Integrating external models/services with Presidio

Presidio analyzer is comprised of a set of PII recognizers which can run local or remotely. In this notebook we'll give an example of integrating an external service into Presidio-Analyzer.

Azure Text Analytics

Azure Text Analytics is a cloud-based service that provides advanced natural language processing over raw text. One of its main functions includes Named Entity Recognition (NER), which has the ability to identify different entities in text and categorize them into pre-defined classes or types.

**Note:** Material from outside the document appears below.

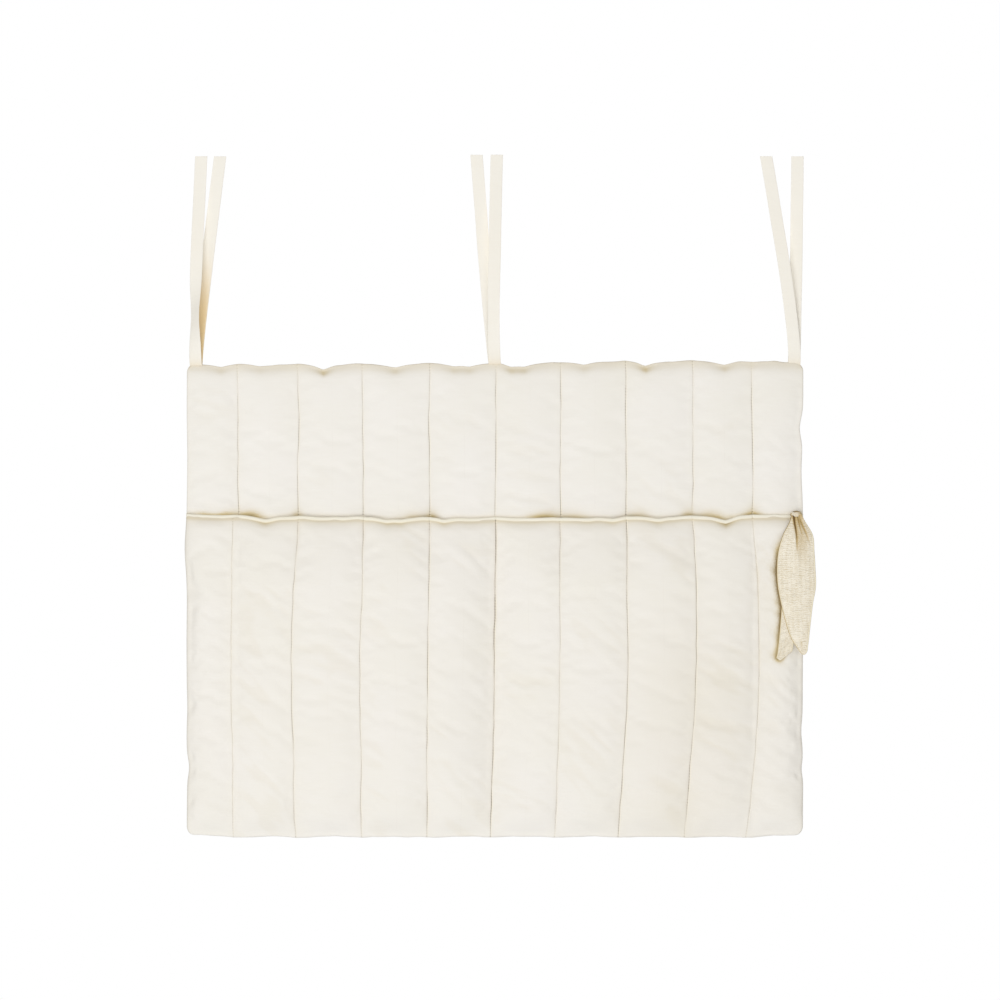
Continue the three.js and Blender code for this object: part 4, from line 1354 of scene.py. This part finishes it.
def build_world():
    """White where the camera, gloss or glass sees it. It lights the cloth less from above."""
    world = bpy.data.worlds.new("studio")
    build = Build(world)
    path = build.node("LightPath", None, None, None)
    rays = [Socket(build, path.outputs[f"Is {kind} Ray"]) for kind in ("Camera", "Glossy", "Transmission")]
    upward = build.split(build.node("TexCoord", None, None, "Generated"))[2]
    tint = build.mix(build.clamp(upward * 0.5 + 0.5), LIGHT_FROM_BELOW, LIGHT_FROM_ABOVE)
    light = build.node("Background", None, {"Color": tint, "Strength": 0.53 - upward * 0.13})
    white = build.node("Background", None, {"Color": WHITE, "Strength": 1.0})
    mixed = build.node("MixShader", None, {0: build.clamp(rays[0] + rays[1] + rays[2]), 1: light, 2: white})
    build.node("OutputWorld", None, {"Surface": mixed}, None)
    bpy.context.scene.world = world


def build_lamp(name, place, size, power):
    data = bpy.data.lights.new(name, "AREA")
    data.shape = "SQUARE"
    data.size = size
    data.energy = power
    data.color = LAMP_COLOUR
    lamp = add_object(name, data)
    lamp.location = place
    aim = Vector((0, 0, -HEIGHT / 2)) - Vector(place)
    lamp.rotation_euler = aim.to_track_quat("-Z", "Y").to_euler()


def build_floor():
    """A plain pale disc under the hanging panel, which thins out to the white round it."""
    turn = np.linspace(0, 2 * np.pi, 96, endpoint=False)
    level = np.full_like(turn, FLOOR_LEVEL)
    rim = np.stack([FLOOR_RADIUS * np.cos(turn), FLOOR_RADIUS * np.sin(turn), level], axis=-1)
    material, build, surface = new_finish("pale_floor", 0.9, 0.0)
    x, y, _ = build.split(build.scaled_place(1 / FLOOR_RADIUS))
    reach = (x * x + y * y) ** 0.5
    speckle = build.noise(build.scaled_place(9.0), 3.0)
    connect(build, build.mix(speckle, srgb(240, 239, 237), srgb(246, 245, 243)), surface.inputs["Base Color"])
    connect(build, build.clamp((1 - reach) * 2.2), surface.inputs["Alpha"])
    surface.inputs["Emission Color"].default_value = (1.0, 0.99, 0.98, 1.0)
    surface.inputs["Emission Strength"].default_value = 0.4
    floor = add_piece("floor", rim, [np.arange(len(rim)).tolist()], [material])
    floor.visible_diffuse = False
    floor.visible_shadow = False


back_quilt.settle()
pocket_quilt.settle()
build_back()
build_pocket()
build_ties()
build_knot()
build_rear_tail()
build_front_tail()
build_camera()
build_world()
build_floor()
build_lamp("key", (-0.85, -2.8, -0.55), 2.2, 43)
build_lamp("fill", (1.5, -2.8, 0.0), 1.8, 11)
build_lamp("rear", (0.7, 2.8, -0.1), 2.2, 48)
bpy.context.scene.view_settings.view_transform = "Standard"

Supported entity categories in the Text Analytics API

Text Analytics supports multiple PII entity categories. The Text Analytics service runs a predictive model to identify and categorize named entities from an input document. The service's latest version includes the ability to detect personal (PII) and health (PHI) information. A list of all supported entities can be found in the official documentation.

Prerequisites

To use Text Analytics with Preisido, an Azure Text Analytics resource should first be created under an Azure subscription. Follow the official documentation for instructions. The key and endpoint, generated once the resource is created, should replace the placeholders <your_text_analytics_key> and <your_text_analytics_endpoint> in this notebook, respectively.

Text Analytics Recognizer

In this example we will use the TextAnalyticsRecognizer sample implementation. This class extends Presidio's Remote Recognizer for calling the Text Analytics service REST API. For additional information of a remote recognizer, see the ExampleRemoteRecognizer sample.

from presidio_analyzer import AnalyzerEngine
from text_analytics.example_text_analytics_recognizer import TextAnalyticsEntityCategory, TextAnalyticsRecognizer
  1. Define which entities to get from Text Analytics
ta_entities = [
    TextAnalyticsEntityCategory(name="Person",
                                entity_type="NAME",
                                supported_languages=["en"]),
    TextAnalyticsEntityCategory(name="Age",
                                entity_type="AGE",
                                subcategory = "Age", 
                                supported_languages=["en"]),
    TextAnalyticsEntityCategory(name="InternationlBankingAccountNumber",
                                entity_type="IBAN",
                                supported_languages=["en"])]

For a full list of entities: https://docs.microsoft.com/en-us/azure/cognitive-services/text-analytics/named-entity-types?tabs=personal

  1. Instantiate the remote recognizer object (In this case TextAnalyticsRecognizer)
text_analytics_recognizer = TextAnalyticsRecognizer(
        text_analytics_key="<your_text_analytics_key>",
        text_analytics_endpoint="<your_text_analytics_endpoint>",
        text_analytics_categories = ta_entities)
  1. Add the new recognizer to the list of recognizers and run the PresidioAnalyzer
analyzer = AnalyzerEngine()
analyzer.registry.add_recognizer(text_analytics_recognizer)

results = analyzer.analyze(
    text="David is 30 years old. His IBAN: IL150120690000003111111", language="en"
)
print(results)